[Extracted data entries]
++++++++++

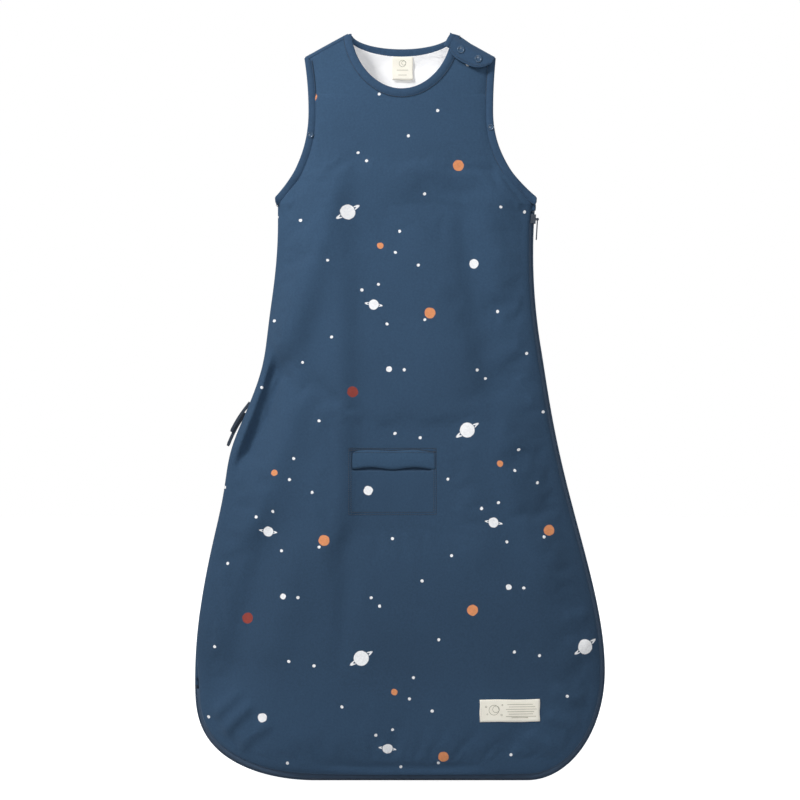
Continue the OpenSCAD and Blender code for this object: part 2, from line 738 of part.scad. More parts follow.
back_welt_t = 1.6;
back_welt_sunk = 0.4;         // below the flat that the bag rests on
slot_play = 1;
module back_harness_welt() {
    color(cloth_colour)
        translate([slot_mid_x - slot_half + slot_play, back_flat - back_welt_sunk - back_welt_t,
                   slot_low_z + slot_play])
            cube([2 * (slot_half - slot_play), back_welt_t, slot_top_z - slot_low_z - 2 * slot_play]);
}

// ---- labels and ties ---------------------------------------------------------------------------
neck_label_w = 25;
neck_label_h = 28;
neck_label_top_z = back_neck_low_z - 10;
neck_label_x = mid_x + 1;
neck_label_gap = 0.25;        // from the lining behind it
label_t = 0.5;
neck_label_y =
    back_y(0, neck_label_top_z, 1 - (lining_in - lip_w) / back_flat) - label_t - neck_label_gap;
module neck_label() {
    color(label_colour)
        translate([neck_label_x - neck_label_w / 2, neck_label_y, neck_label_top_z - neck_label_h])
            cube([neck_label_w, label_t, neck_label_h]);
}

hem_label_x = [95, 167];
hem_label_z = [75, 102];
hem_label_offs = [-1, -0.4];  // its faces, from the cloth's outer face
module hem_label() {
    color(label_colour)
        sheet(false, hem_label_x[0], hem_label_x[1], hem_label_z[0], hem_label_z[1],
              hem_label_offs[0], hem_label_offs[1]);
}

tie_w = 4;
tie_t = 1.2;
tie_gap = 0.4;                // from the seam plane to each tie
// A tape end that hangs from the plain side seam; lean is its angle from straight down.
module tie(pivot, length, lean, y) {
    color(cloth_colour)
        translate([pivot[0], y, pivot[1]])
            rotate([0, lean, 0])
                translate([-tie_w / 2, 0, -length])
                    cube([tie_w, tie_t, length]);
}
module upper_waist_tie() { tie([-186, 451], 35, 30, -tie_t - tie_gap); }
module lower_waist_tie() { tie([-191.6, 438], 38, 25, tie_gap); }

front_shell();
front_corner_shell();
back_shell();
front_wadding();
front_corner_wadding();
back_wadding();
front_lining();
front_corner_lining();
back_lining();
front_neck_binding();
back_neck_binding();
left_front_armhole_binding();
left_back_armhole_binding();
right_front_armhole_binding();
right_back_armhole_binding();
left_shoulder_seam();
right_shoulder_turn();
left_side_seam();
shoulder_tab();
shoulder_stud_caps();
shoulder_stud_sockets();
shoulder_studs();
armhole_stud_caps();
armhole_stud_sockets();
armhole_studs();
zip_cover_strip();
zip_guard();
front_zip_tape();
front_corner_zip_tape();
back_zip_tape();
front_zip_coil();
front_corner_zip_coil();
back_zip_coil();
zip_slider();
zip_puller();
zip_top_stops();
zip_end_stop();
zip_garage();
front_harness_facing();
back_harness_facing();
front_harness_welt();
back_harness_welt();
neck_label();
hem_label();
upper_waist_tie();
lower_waist_tie();
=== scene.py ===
"""The looks of a baby sleeping bag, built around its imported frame.

Shapes are worked out in millimetres and become metres when a mesh is made. The front faces -Y, the
zip side is at +X, and side 1 means the zip side and side -1 the plain seam side.
"""

import functools
import math
import random

import bmesh
import bpy
import numpy as np
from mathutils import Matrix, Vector
from mathutils.bvhtree import BVHTree


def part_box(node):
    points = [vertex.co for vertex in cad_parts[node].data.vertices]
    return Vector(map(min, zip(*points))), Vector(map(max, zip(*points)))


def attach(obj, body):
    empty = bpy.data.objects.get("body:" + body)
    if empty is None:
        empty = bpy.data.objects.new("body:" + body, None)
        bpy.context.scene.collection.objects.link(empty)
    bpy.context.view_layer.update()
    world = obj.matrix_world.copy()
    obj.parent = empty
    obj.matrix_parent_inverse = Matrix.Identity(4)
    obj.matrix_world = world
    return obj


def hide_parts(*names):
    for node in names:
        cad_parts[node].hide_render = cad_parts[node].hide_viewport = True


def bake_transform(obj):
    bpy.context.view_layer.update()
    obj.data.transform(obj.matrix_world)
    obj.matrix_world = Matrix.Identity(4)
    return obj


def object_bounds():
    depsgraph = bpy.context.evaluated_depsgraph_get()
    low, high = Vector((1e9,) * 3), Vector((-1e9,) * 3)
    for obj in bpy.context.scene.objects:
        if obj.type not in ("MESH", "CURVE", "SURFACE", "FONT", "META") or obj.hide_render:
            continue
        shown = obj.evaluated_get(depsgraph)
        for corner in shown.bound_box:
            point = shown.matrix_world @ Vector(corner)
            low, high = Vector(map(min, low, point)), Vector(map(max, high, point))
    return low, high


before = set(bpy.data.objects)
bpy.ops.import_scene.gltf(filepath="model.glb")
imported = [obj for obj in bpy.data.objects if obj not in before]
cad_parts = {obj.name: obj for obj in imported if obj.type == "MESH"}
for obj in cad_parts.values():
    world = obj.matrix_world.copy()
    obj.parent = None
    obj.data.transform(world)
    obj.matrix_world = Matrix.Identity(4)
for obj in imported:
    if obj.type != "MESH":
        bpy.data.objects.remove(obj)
CAD_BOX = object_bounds()
MM = 0.001
FORWARD = np.array([0, -1.0, 0])


def cad(name):
    """The lowest and highest corner of a CAD node, in millimetres."""
    lo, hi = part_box(name)
    return lo / MM, hi / MM


# ---- the bag's outline, as the frame has it --------------------------------------------------
CREST_Z = CAD_BOX[1].z / MM
HEM_HALF = -CAD_BOX[0].x / MM
UNDERARM_Z = cad("left_front_armhole_binding")[0].z
BACK_FLAT = 33.0
FRONT_FILL = 30.0
CHEST_FILL = 0.66
CHEST_FROM_Z = 300.0
CHEST_SPAN = 400.0
HEM_ROUND = 160.0
STRAP_FROM_Z = 780.0
CREST_FILL = 0.12
ARM_OPEN = 0.5
ARM_OPEN_BELOW = 15.0
ARM_OPEN_SPAN = 50.0
EDGE_POWER = 2.6
EDGE_ROUND = 0.7
BACK_PLUMP = 1.28
BINDING_W = 10.5
LIP_W = 5.3
MID_X = 2.0
SEAM_GAP = 2.0
RIGHT_WAIST = 160.8
LEFT_WAIST = 147.6
LEFT_WAIST_Z = 672.0
WAIST_Z = 636.0
ZIP_ARC_R = 700.0
ZIP_CURVE_LOW_Z = 520.0
HIP_POWER = 1.2
RIGHT_CORNER = (94.0, 132.0, 2.0)
LEFT_CORNER = (145.0, 123.0, 3.0)
DRAPE_W = 45.0
DRAPES = ((500.0, -4.5), (397.0, 6.8))
NECK_LOW_Z = 832.0
BACK_NECK_LOW_Z = 885.0
NECK_HALF = 60.0
NECK_POWER = 1.8
ARM_IN_Z = 806.0
ARM_IN = {1: 112.0, -1: 110.0}
UNDERARM = {1: 165.6, -1: 151.2}
ARM_POWER = 2.15
SHOULDER_OUT = 115.5
SHOULDER_LOW_Z = 872.0
ARM_SHIFT_Z = 4.5
ZIP_TOP_Z = 690.0
ZIP_END_Z = 111.0
LEFT_INSET = 0.5
EASE_LEN = 60.0
FOLD_Z = 435.0
SLOT_LOW_Z = 375.0
SLOT_TOP_Z = 397.0
SLOT_MID_X = -9.0
SLOT_HALF = 48.5
TUCK = 3.0
HEM_RAISE = 3.5


def mix(a, b, t):
    return a + (b - a) * t


def smooth(t):
    c = np.clip(t, 0, 1)
    return c * c * (3 - 2 * c)


def quarter(t):
    return np.sqrt(np.maximum(0, 1 - (1 - np.clip(t, 0, 1)) ** 2))


def on_arc(z):
    return RIGHT_WAIST + ZIP_ARC_R - np.sqrt(ZIP_ARC_R**2 - (z - WAIST_Z) ** 2)


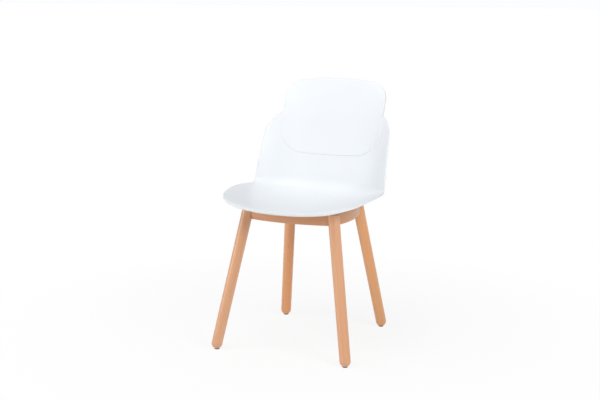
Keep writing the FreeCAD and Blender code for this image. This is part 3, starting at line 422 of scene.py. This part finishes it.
def resample(curve, measure, count):
    """The same curve at even steps of a growing measure."""
    wanted = np.linspace(0.0, measure[-1], count)
    return np.stack([np.interp(wanted, measure, values) for values in curve.T], axis=-1)


def even_run(curve, count):
    """The same curve of x and place at even lengths on the surface."""
    points = shell_point(curve[:, 0], curve[:, 1])
    return resample(curve, running_total(step_lengths(points)), count)


def row_measure(curve):
    """Length along the edge, or along the middle of the shell where that is longer."""
    edge = shell_point(curve[:, 0], curve[:, 1])
    middle = shell_point(np.zeros(len(curve)), curve[:, 1])
    return running_total(np.maximum(step_lengths(edge), step_lengths(middle)))


def patch(bottom, right, top, left):
    """Grid between four edges: both ruled surfaces added, less the one through the corners."""
    across = np.linspace(0, 1, len(bottom))[None, :, None]
    up = np.linspace(0, 1, len(right))[:, None, None]
    ruled = ((1 - up) * bottom[None] + up * top[None]
             + (1 - across) * left[:, None] + across * right[:, None])
    corners = ((1 - up) * ((1 - across) * bottom[0] + across * bottom[-1])
               + up * ((1 - across) * top[0] + across * top[-1]))
    return ruled - corners


def mirrored_patch(front, right, crown):
    """Grid over both halves, from the edges of the sitter's left half.

    The front runs from the middle outwards and the crown back to the middle."""
    bottom = np.concatenate([front[::-1][:-1] * MIRROR, front])
    top = np.concatenate([crown * MIRROR, crown[::-1][1:]])
    return patch(bottom, right, top, right * MIRROR)


def loop_of(grid):
    """The border of a grid, once round, counter-clockwise from its first corner."""
    return np.concatenate([grid[0, :-1], grid[:-1, -1], grid[-1, :0:-1], grid[:0:-1, 0]])


def loop_indices(rows, columns):
    """Vertex numbers of that border."""
    return loop_of(np.arange(rows * columns).reshape(rows, columns))


def way_inwards(x, place):
    """Direction on the surface at right angles to a closed edge, away from it."""
    points = shell_point(x, place)
    tangent = unit(np.roll(points, -1, axis=0) - np.roll(points, 1, axis=0))
    return unit(np.cross(tangent, shell_normal(x, place)))


def rim_depth(y):
    """Depth of the rim under the sitter's side: full in front, little more than the skin behind.

    Between them it falls as a smooth step, three squares less two cubes of the share."""
    share = np.clip((y - RIM_FADE_Y) / RIM_FADE_LENGTH, 0.0, 1.0)
    return RIM_DEPTH + (RIM_DEPTH_SIDE - RIM_DEPTH) * share * share * (3 - 2 * share)


def quarter(count):
    """Sines and cosines of even steps through a right angle."""
    return [(math.sin(turn), math.cos(turn)) for turn in np.linspace(0.0, math.pi / 2, count)]


def shell_border_profile(depth):
    """Section of the border as pairs of way in and depth, from the sitter's side to the underside.

    Rounded upper edge, outer face, rounded lower edge, foot of the rim, rounded inner edge and a
    fillet into the skin. Depth is an array, so each place has its own section."""
    over, under = RIM_UPPER_ROUNDING, RIM_LOWER_ROUNDING
    inner = np.minimum(RIM_INNER_ROUNDING, (depth - SKIN) / 2)
    rows = [(over - over * sine, over - over * cosine) for sine, cosine in quarter(6)]
    rows += [(under - under * cosine, depth - under + under * sine) for sine, cosine in quarter(6)]
    rows += [(RIM_WALL - inner + inner * sine, depth - inner + inner * cosine)
             for sine, cosine in quarter(4)]
    rows += [(RIM_WALL + inner - inner * cosine, SKIN + inner - inner * sine)
             for sine, cosine in quarter(4)[1:]]
    return [(np.zeros_like(depth) + way, np.zeros_like(depth) + down) for way, down in rows]


class Builder:
    """Collects points and faces of one mesh."""

    def __init__(self):
        self.points = []
        self.normals = []
        self.faces = []
        self.count = 0

    def add(self, points, faces, normals=None):
        """Adds points, and faces numbered from zero; returns the number of the first point.

        Points without normals are shaded after their faces."""
        start = self.count
        self.points.append(np.asarray(points).reshape(-1, 3))
        self.normals.append(np.zeros_like(self.points[-1]) if normals is None else normals)
        self.count += len(self.points[-1])
        self.faces.extend([[start + k for k in face] for face in faces])
        return start

    def bridge(self, first, second):
        """Quads between two closed loops of vertex numbers."""
        quads = np.stack([first, np.roll(first, -1), np.roll(second, -1), second], axis=-1)
        self.faces.extend(quads.tolist())


def offset_points(x, place, depth):
    """Points at a depth behind the sitter's side, one depth for all or one for each."""
    depth = np.broadcast_to(depth, x.shape)
    return shell_point(x, place) + shell_normal(x, place) * depth[:, None]


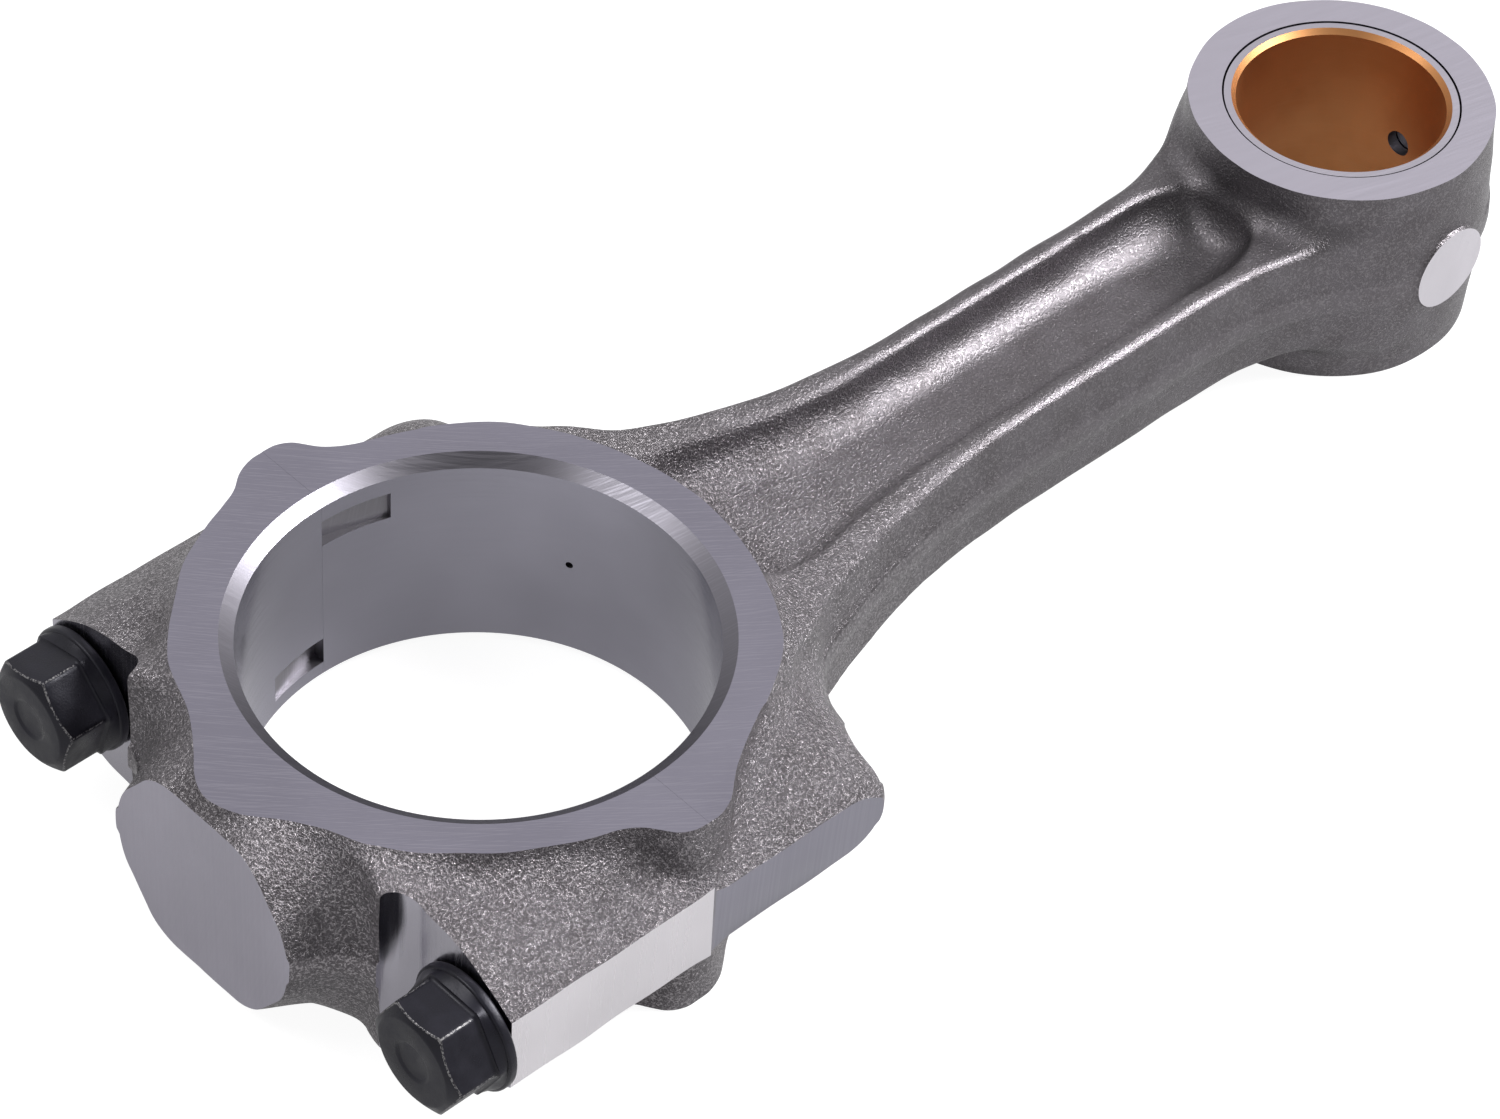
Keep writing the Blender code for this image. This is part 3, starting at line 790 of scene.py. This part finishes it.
def makeRod():
    # the forged skin, kept inside its ground faces and side flats, less every bore and hole
    rod = skinOf("rodForging", rodField, (-3.0, -41.0, -16.2), (158.0, 41.0, 16.2), 0.5,
                 [forgedSteel])
    c = cut
    near, flat, edge = c["split"], c["sideFlat"], c["brokenEdge"]
    outline = [(near, edge - flat), (near + edge, -flat), (200, -flat), (200, flat),
               (near + edge, flat), (near, flat - edge)]
    limits = outlinePrism("rodLimits", outline, -c["halfWidth"], c["halfWidth"], machined,
                          [pick[key] for key in ("split", "rodFlat", "face", "rodFlat", "split",
                                                 "split")], pick["face"])
    smallBore = closedTurn("smallBore", [-past, past], [c["smallBore"]] * 2, 160, "z",
                           (centres, 0, 0), machined, [pick["bore"]] * 3)
    spots = []
    for side in (1, -1):
        along = [side * c["sidePad"], side * (c["sidePad"] + 3)]
        spots.append(closedTurn("sidePad", along, [smallEndShape["spot"] + 2] * 2, 64, "y",
                                (centres + smallEndShape["spotAt"], 0, 0), machined,
                                [pick["sidePad"]] * 3))
    holes = [boltHoleCutter("hole", side, -6.0, 60.0) for side in (1, -1)]
    first = joined("rodCuts", [crankCutter("crank"), smallBore] + spots + holes)
    oil = closedTurn("oilHole", [centres + 8, centres + 30], [c["oilHole"]] * 2, 32, "x", (0, 0, 0),
                     machined, [pick["hole"]] * 3)
    spit = closedTurn("spit", [24.0, 44.0], [c["spitHole"]] * 2, 24, "x", (0, 0, 0), machined,
                      [pick["hole"]] * 3)
    turn = Matrix.Rotation(radians(c["spitAngle"]), 4, "Z")
    middle = Matrix.Translation(bigEnd * mm)
    spit.data.transform(middle @ turn @ middle.inverted())
    second = joined("rodDetails", [tangCutter("tang", 1, 8.9, 8.6), oil, spit])
    machine(rod, limits, "INTERSECT")
    machine(rod, first, "DIFFERENCE")
    machine(rod, second, "DIFFERENCE")
    return settle(rod, [limits, first, second], 32)


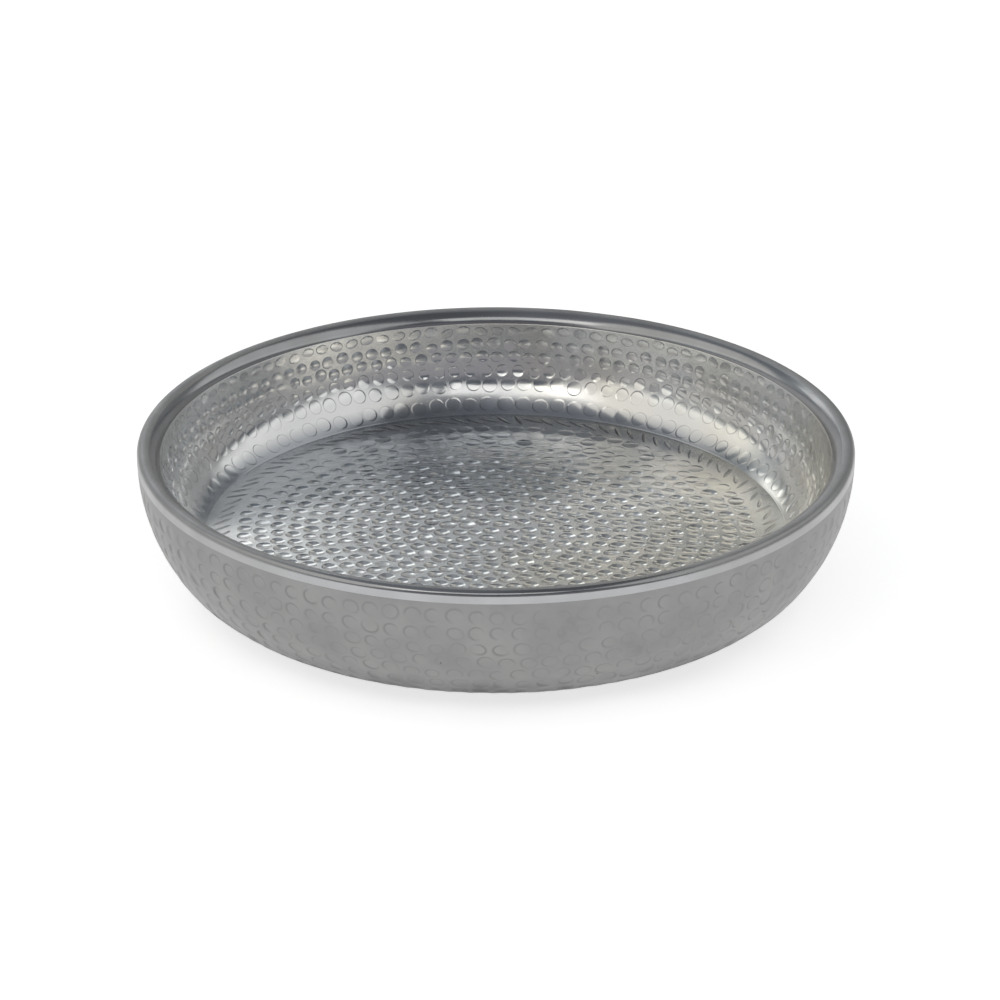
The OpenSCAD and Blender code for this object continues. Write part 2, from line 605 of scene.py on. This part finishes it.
def liner_mesh():
    """The hammered upper face, a crease round the floor and the smooth underside."""
    section = liner_section()
    seam = section.length
    lines = groove(FLOOR_R, 0.5 * MM, 0.08 * MM)
    lines += ((seam - SEAM_W, 0, 0), (seam - SEAM_W / 2, 0.3 * SEAM_W, 0.7), (seam, 0.8 * SEAM_W, 0))
    ripple = Ripple(3, 40, 7 * MM, 24 * MM, 0.06 * MM)
    face = relief(section, liner_marks(section), lines, ripple, 21)
    centre, _, _ = cove_geometry()
    reach = COVE_R + SHEET_T
    under_z = FLOOR_Z - SHEET_T
    under_angle = math.acos((centre[1] - under_z) / reach) - math.pi / 2
    back = [(liner_high.x, WALL_TOP_Z)]
    back += arc_points(centre, reach, WALL_ANGLE - math.pi / 2, under_angle, 12)
    points, backs = add_rings(face.points, back, ROUND_STEPS)
    faces = face.faces.tolist()
    for ring, following in zip([face.rings[-1]] + backs, backs):
        faces += bridge(ring, following).tolist()
    points, fan = close_at_axis(points, backs[-1], under_z)
    return points, faces + fan, face


# ================================================================ outer shell
SHELL_TOOL = Tool(2.75 * MM, 2.5 * MM, 0.15 * MM, 0.12 * MM, 0.85 * MM, 0.0, 0.035, -0.035, 0.03)
SHELL_PITCH = 6.8 * MM
SHELL_ROW_STEP = 6.2 * MM

# The rows start this far below the rim and end this far from the inner edge of the flange.
SHELL_TOP_BAND = 5 * MM
SHELL_LOW_S = 18 * MM

# The marks nearest the rim are nearly polished away within the first angle from the front, and
# keep the second share of their depth beyond the second angle.
SHELL_TOP_ROWS = 8 * MM
POLISHED_ANGLES = (0.3, 0.7)
POLISHED_SHARES = (0.1, 0.9)


def shell_marks(section):
    rng = np.random.default_rng(5)
    marks = []
    for s in np.arange(section.length - SHELL_TOP_BAND, SHELL_LOW_S, -SHELL_ROW_STEP):
        marks += mark_ring(rng, section, s, SHELL_PITCH, SHELL_TOOL, 0.3 * MM)
    table = settle(section, marks, 0.02 * MM, ())
    top = table[:, S] > section.length - SHELL_TOP_ROWS
    from_front = np.abs(np.angle(np.exp(1j * (table[top, THETA] + math.pi / 2))))
    fade = np.interp(from_front, POLISHED_ANGLES, POLISHED_SHARES)
    for column in (DISH, STEP, TILT_U, TILT_V):
        table[top, column] *= fade
    return table


def shell_mesh():
    """The hammered outer face, the inner face and the flange."""
    section = shell_section()
    lines = ((0, 0, 0), (FLANGE_W, 0, 0), (section.length, 0, 0))
    ripple = Ripple(9, 30, 12 * MM, 40 * MM, 0.08 * MM)
    face = relief(section, shell_marks(section), lines, ripple, 31)
    side_r, side_centre, turn_centre = side_geometry()
    back = arc_points(side_centre, side_r - SHEET_T, 0, -SIDE_ANGLE, 8)
    back += arc_points(turn_centre, TURN_R - SHEET_T, -SIDE_ANGLE, -math.pi / 2, 8)[1:]
    back.append((section.start_r, SHEET_T))
    points, backs = add_rings(face.points, back, ROUND_STEPS)
    faces = face.faces.tolist()
    for ring, following in zip([face.rings[-1]] + backs, backs + [face.rings[0]]):
        faces += bridge(ring, following).tolist()
    return points, faces, face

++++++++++

● **Exercise description**
From the records above, retype only the lines starting at the line that contains "obj.data.transform(world)" and ending at the line that contains "return lo / MM, hi / MM", both included.

● **Full output**
    obj.data.transform(world)
    obj.matrix_world = Matrix.Identity(4)
for obj in imported:
    if obj.type != "MESH":
        bpy.data.objects.remove(obj)
CAD_BOX = object_bounds()
MM = 0.001
FORWARD = np.array([0, -1.0, 0])


def cad(name):
    """The lowest and highest corner of a CAD node, in millimetres."""
    lo, hi = part_box(name)
    return lo / MM, hi / MM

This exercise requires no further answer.